# what muscles are effectd by the clean and jerk



## C-Mag (Feb 23, 2009)

what muscles does it effect


----------



## Tall (Aug 14, 2007)

Might be easier to workout what it doesn't affect mate...


----------



## MXD (Jan 23, 2008)

Tall said:


> Might be easier to workout what it doesn't affect mate...


Exactly lol


----------



## willsey4 (Apr 21, 2008)

Its good overall.
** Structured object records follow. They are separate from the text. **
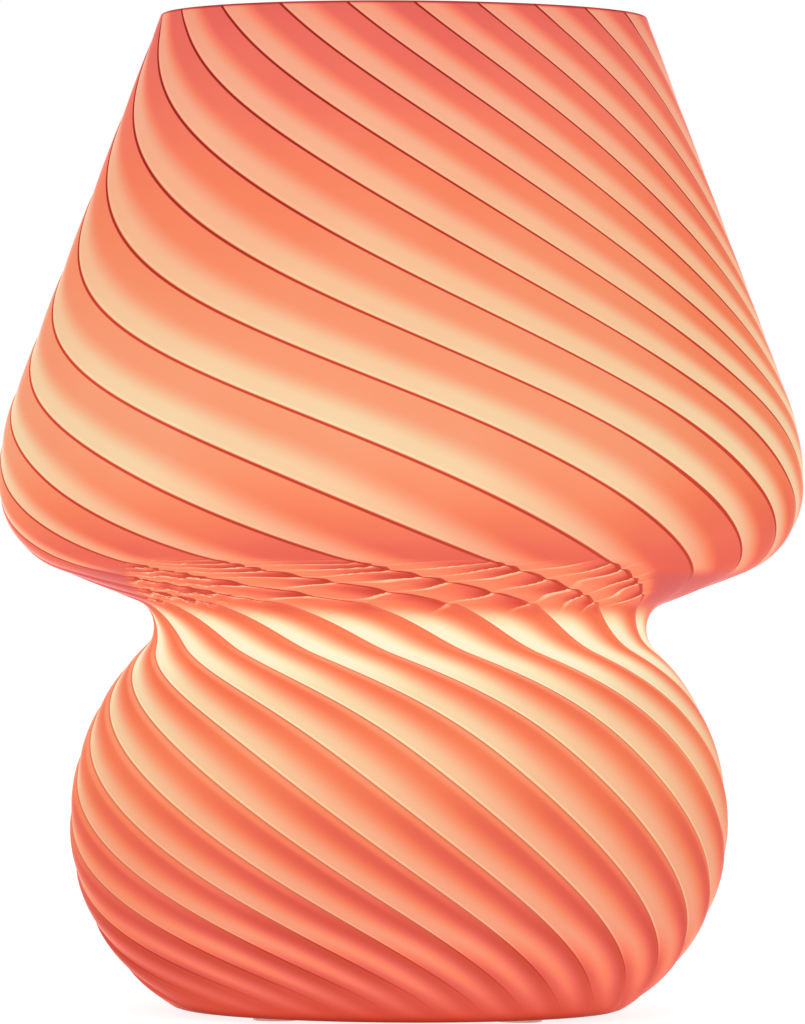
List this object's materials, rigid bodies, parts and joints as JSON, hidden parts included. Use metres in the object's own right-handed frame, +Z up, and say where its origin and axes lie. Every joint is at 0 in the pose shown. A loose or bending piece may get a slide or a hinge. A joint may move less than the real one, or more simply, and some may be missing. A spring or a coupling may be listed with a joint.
{
  "type": "table lamp",
  "caption": "Mushroom table lamp: blown swirled glass shade, neck and base in one piece, open at the top, with a screw lampholder and a globe bulb inside.",
  "frame": {"origin": "on the table, at the middle of the base", "axes": "+Z up along the glass body's axis, -Y the front, +Y the side with the cord hole"},
  "size_m": [0.18, 0.18, 0.223],
  "materials": {
    "coral_glass": "thick blown glass in coral and peach, smooth outside, open rim ground flat",
    "clear_silicone": "clear soft silicone",
    "grommet_rubber": "soft translucent white rubber",
    "gasket_rubber": "black rubber sheet",
    "zinc_steel": "bright zinc-plated steel",
    "white_paint": "warm white satin paint on steel",
    "white_plastic": "moulded white plastic, slightly glossy",
    "core_ceramic": "unglazed steatite",
    "contact_brass": "bare brass",
    "tinned_brass": "tinned brass",
    "black_cone": "black insulating glass",
    "nickel_cap": "nickel-plated brass, rolled thread",
    "bulb_white": "white thermoplastic",
    "sink_aluminium": "pressed aluminium sheet",
    "board_white": "white solder mask on aluminium board",
    "chip_phosphor": "yellow phosphor in a white frame",
    "board_green": "green solder mask",
    "capacitor_sleeve": "dark shrink sleeve",
    "coil_tape": "yellow polyester tape",
    "chip_black": "black moulded package",
    "lead_red": "red wire insulation",
    "opal_globe": "opal white diffuser, warm light"
  },
  "bodies": {
    "lamp": {"glass_body": "coral_glass", "foot_pads": "clear_silicone", "cord_grommet": "grommet_rubber", "lower_gasket": "gasket_rubber", "upper_gasket": "gasket_rubber", "clamp_screw": "zinc_steel", "clamp_washer": "zinc_steel", "base_plate": "zinc_steel", "clamp_nut": "zinc_steel", "cup_screws": "zinc_steel", "nipple": "zinc_steel", "nipple_nut": "zinc_steel", "holder_set_screw": "zinc_steel", "stand_cup": "white_paint", "holder_cap": "white_plastic", "holder_skirt": "white_plastic", "holder_insert": "core_ceramic", "holder_terminals": "contact_brass", "terminal_screws": "contact_brass", "centre_contact": "contact_brass", "screw_shell": "contact_brass"},
    "bulb_tip": {"bulb_tip_contact": "tinned_brass"},
    "bulb": {"bulb_cap_insulator": "black_cone", "bulb_screw_cap": "nickel_cap", "bulb_housing": "bulb_white", "heat_sink": "sink_aluminium", "led_board": "board_white", "led_chips": "chip_phosphor", "board_screws": "zinc_steel", "driver_board": "board_green", "driver_capacitor": "capacitor_sleeve", "driver_coil": "coil_tape", "driver_chip": "chip_black", "driver_leads": "lead_red", "bulb_diffuser": "opal_globe"}
  },
  "joints": [
    {"name": "bulb_rise", "type": "slide", "parent": "lamp", "child": "bulb_tip", "axis": [0, 0, 1], "range_m": [0, 0.01089]},
    {"name": "bulb_turn", "type": "hinge", "parent": "bulb_tip", "child": "bulb", "pos_m": [0, 0, 0.0725], "axis": [0, 0, 1], "range_deg": [0, 1080]}
  ],
  "couplings": [
    {"joint": "bulb_rise", "follows": "bulb_turn", "m_per_rad": 0.00057757}
  ]
}
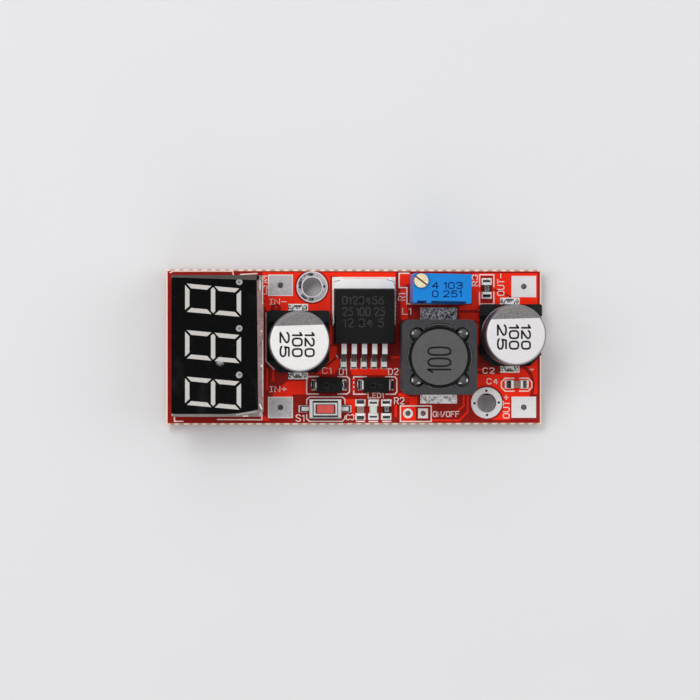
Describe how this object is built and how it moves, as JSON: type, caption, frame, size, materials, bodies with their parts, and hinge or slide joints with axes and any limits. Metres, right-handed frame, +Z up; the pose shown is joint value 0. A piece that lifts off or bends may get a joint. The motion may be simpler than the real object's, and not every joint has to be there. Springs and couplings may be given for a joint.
{
  "type": "step-down dc-dc converter module",
  "caption": "Red step-down converter board with a digit display, push button, blue trimmer, power inductor and can capacitors.",
  "frame": {"origin": "centred under the board, level with the clipped pin ends that the module stands on", "axes": "+X along the board from the display to the output pads, +Y across it, +Z up from the part side"},
  "size_m": [0.063, 0.026, 0.0137],
  "materials": {
    "board_red": "red solder mask over glass laminate",
    "tinned_copper": "dull tinned copper",
    "solder": "bright solder",
    "pin_metal": "tinned pins",
    "shell_grey": "glossy light grey moulding",
    "face_black": "glossy black face",
    "bar_grey": "diffusing light bars, unlit",
    "potting": "cast resin",
    "chip_black": "moulded epoxy",
    "base_black": "moulded black plastic",
    "can_metal": "satin can",
    "tab_metal": "bright tinned tab",
    "ferrite": "dark ferrite",
    "copper_wire": "enamelled copper wire",
    "trimmer_blue": "blue moulding",
    "screw_brass": "turned brass",
    "cover_metal": "pressed plated sheet",
    "plunger_red": "red moulded plunger",
    "chip_brown": "brown ceramic",
    "chip_dark": "glazed black film",
    "chip_end": "tinned end caps",
    "lamp_white": "white base strip",
    "lamp_lens": "clear resin lens"
  },
  "bodies": {
    "root": {"board": "board_red", "wire_pads": "tinned_copper", "screw_rings": "tinned_copper", "header_lands": "tinned_copper", "surface_pads": "tinned_copper", "surface_solder": "solder", "pin_solder": "solder", "display_shell": "shell_grey", "display_face": "face_black", "display_bars": "bar_grey", "display_potting": "potting", "display_pins": "pin_metal", "meter_chip_body": "chip_black", "meter_chip_leads": "pin_metal", "meter_supply_body": "chip_black", "meter_supply_leads": "pin_metal", "meter_resistor_body": "chip_dark", "meter_resistor_ends": "chip_end", "meter_capacitor_body": "chip_brown", "meter_capacitor_ends": "chip_end", "input_capacitor_base": "base_black", "input_capacitor_can": "can_metal", "input_capacitor_terminals": "pin_metal", "output_capacitor_base": "base_black", "output_capacitor_can": "can_metal", "output_capacitor_terminals": "pin_metal", "regulator_tab": "tab_metal", "regulator_body": "chip_black", "regulator_leads": "tab_metal", "inductor_shield": "ferrite", "inductor_drum": "ferrite", "inductor_winding": "copper_wire", "inductor_clips": "solder", "trimmer_housing": "trimmer_blue", "trimmer_potting": "potting", "trimmer_pins": "pin_metal", "input_diode_body": "chip_black", "input_diode_leads": "pin_metal", "output_diode_body": "chip_black", "output_diode_leads": "pin_metal", "button_base": "base_black", "button_cover": "cover_metal", "button_dome": "cover_metal", "button_terminals": "pin_metal", "lamp_base": "lamp_white", "lamp_lens": "lamp_lens", "lamp_ends": "chip_end", "ceramic_capacitor_body": "chip_brown", "ceramic_capacitor_ends": "chip_end", "lamp_resistor_body": "chip_dark", "lamp_resistor_ends": "chip_end", "feedback_resistor_body": "chip_dark", "feedback_resistor_ends": "chip_end", "filter_capacitor_body": "chip_brown", "filter_capacitor_ends": "chip_end"},
    "plunger": {"button_plunger": "plunger_red"},
    "screw": {"trimmer_screw": "screw_brass"}
  },
  "joints": [
    {"name": "button_press", "type": "slide", "parent": "root", "child": "plunger", "axis": [0, 0, -1], "range_m": [0, 0.00025], "stiffness_N_per_m": 2000, "springref_m": -0.0004, "deforming": ["button_dome"]},
    {"name": "screw_turn", "type": "hinge", "parent": "root", "child": "screw", "pos_m": [0.01053, 0.01088, 0.0131], "axis": [0, 0, 1], "continuous": true}
  ]
}
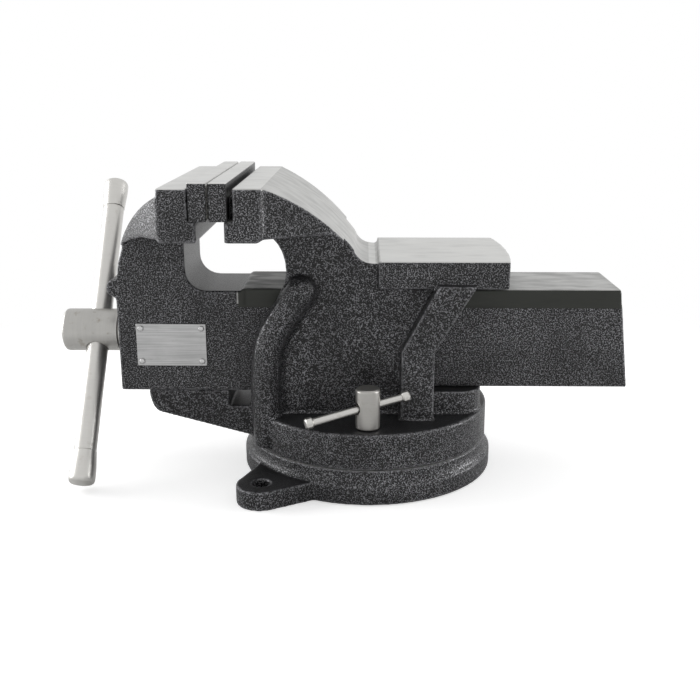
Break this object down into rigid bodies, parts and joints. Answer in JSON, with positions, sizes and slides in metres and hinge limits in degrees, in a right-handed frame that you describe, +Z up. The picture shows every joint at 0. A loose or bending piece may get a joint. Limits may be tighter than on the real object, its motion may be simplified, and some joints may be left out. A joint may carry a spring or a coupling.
{
  "type": "swivel bench vise with anvil",
  "caption": "Swivel bench vise: moving jaw on a hollow slide bar, screw spindle with sliding handle, flat anvil, round swivel base with bolt ears and two clamp nuts.",
  "frame": {"origin": "centre of the swivel base's flat underside", "axes": "+Z up from the bench, +X along the slide bar towards its rear end, handle at -X, jaws 150 mm wide along Y"},
  "size_m": [0.367, 0.1828, 0.1934],
  "materials": {
    "hammertone_iron": "dark grey hammertone paint on cast iron, with machined tops",
    "machined_iron": "machined",
    "satin_steel": "satin",
    "dark_steel": "blackened",
    "plate_aluminium": "satin"
  },
  "bodies": {
    "base": {"swivel_base": "hammertone_iron"},
    "fixed_body": {"fixed_jaw": "hammertone_iron", "jaw_plate_fixed": "hammertone_iron", "jaw_screw_fixed_near": "dark_steel", "jaw_screw_fixed_far": "dark_steel", "spindle_nut": "machined_iron", "nut_bolt": "dark_steel", "pivot_screw": "dark_steel", "pivot_washer": "satin_steel", "lock_bolt_near": "dark_steel", "lock_bolt_far": "dark_steel"},
    "moving_body": {"moving_jaw": "hammertone_iron", "jaw_plate_moving": "hammertone_iron", "jaw_screw_moving_near": "dark_steel", "jaw_screw_moving_far": "dark_steel", "name_plate": "plate_aluminium", "name_plate_rivet_1": "plate_aluminium", "name_plate_rivet_2": "plate_aluminium", "name_plate_rivet_3": "plate_aluminium", "name_plate_rivet_4": "plate_aluminium"},
    "spindle_body": {"spindle": "satin_steel", "thrust_washer": "satin_steel", "spindle_collar": "dark_steel", "collar_pin": "satin_steel"},
    "handle_body": {"handle_bar": "satin_steel", "handle_knob_upper": "satin_steel", "handle_knob_lower": "satin_steel"},
    "lock_nut_body_near": {"lock_nut_near": "satin_steel"},
    "lock_bar_body_near": {"lock_near_bar": "satin_steel", "lock_near_knob_upper": "satin_steel", "lock_near_knob_lower": "satin_steel"},
    "lock_nut_body_far": {"lock_nut_far": "satin_steel"},
    "lock_bar_body_far": {"lock_far_bar": "satin_steel", "lock_far_knob_upper": "satin_steel", "lock_far_knob_lower": "satin_steel"}
  },
  "joints": [
    {"name": "swivel", "type": "hinge", "parent": "base", "child": "fixed_body", "pos_m": [0, 0, 0.0213], "axis": [0, 0, 1], "continuous": true},
    {"name": "jaw_slide", "type": "slide", "parent": "fixed_body", "child": "moving_body", "axis": [-1, 0, 0], "range_m": [0, 0.15]},
    {"name": "spindle_turn", "type": "hinge", "parent": "moving_body", "child": "spindle_body", "pos_m": [-0.179, 0, 0.0888], "axis": [-1, 0, 0], "range_deg": [0, 10800]},
    {"name": "handle_slide", "type": "slide", "parent": "spindle_body", "child": "handle_body", "axis": [0, 0.6157, 0.788], "range_m": [-0.078, 0.069]},
    {"name": "lock_turn_near", "type": "hinge", "parent": "fixed_body", "child": "lock_nut_body_near", "pos_m": [0, -0.0665, 0.058], "axis": [0, 0, 1], "range_deg": [-32, 0]},
    {"name": "lock_bar_slide_near", "type": "slide", "parent": "lock_nut_body_near", "child": "lock_bar_body_near", "axis": [0.9368, 0.3037, 0.1736], "range_m": [-0.014, 0.004]},
    {"name": "lock_turn_far", "type": "hinge", "parent": "fixed_body", "child": "lock_nut_body_far", "pos_m": [0, 0.0665, 0.058], "axis": [0, 0, 1], "range_deg": [0, 32]},
    {"name": "lock_bar_slide_far", "type": "slide", "parent": "lock_nut_body_far", "child": "lock_bar_body_far", "axis": [0.9368, -0.3037, 0.1736], "range_m": [-0.014, 0.004]}
  ],
  "couplings": [
    {"joint": "jaw_slide", "follows": "spindle_turn", "m_per_rad": 0.00079577}
  ]
}
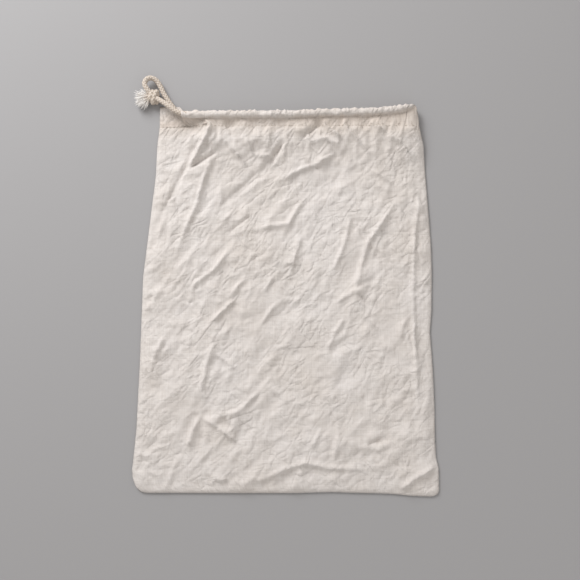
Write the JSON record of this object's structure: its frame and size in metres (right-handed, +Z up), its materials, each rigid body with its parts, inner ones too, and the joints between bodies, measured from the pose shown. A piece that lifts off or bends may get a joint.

If you had to say what ones it put the main empahais on I would say legs, shoulders and then back


----------



## ElfinTan (May 23, 2008)

Do 10 sets and see what is sore the next day :0)


----------



## JohnOvManc (Oct 25, 2003)

welcome to the board c-mag

C&G will hit loads of muscle groups mate to many individual muscles to list.

Clean is similar to dead so will hit all your posterior chain (hams,lower/mid/upper back etc), also the dip under the bar to get stood up again will hit similar to front squats so quads are gonna be hit very hard.

Your gonna use all the other muscle used in elbow flexion to get the bar to shoulders, so hitting forearms/biceps etc.

The the Jerk side of the matter... delts and triceps.

It really is a huge power move bud.


----------



## evad (Mar 17, 2008)

see tall and john's comments

basically everything, im doing power cleans and theyre everything bar the overhead press part


----------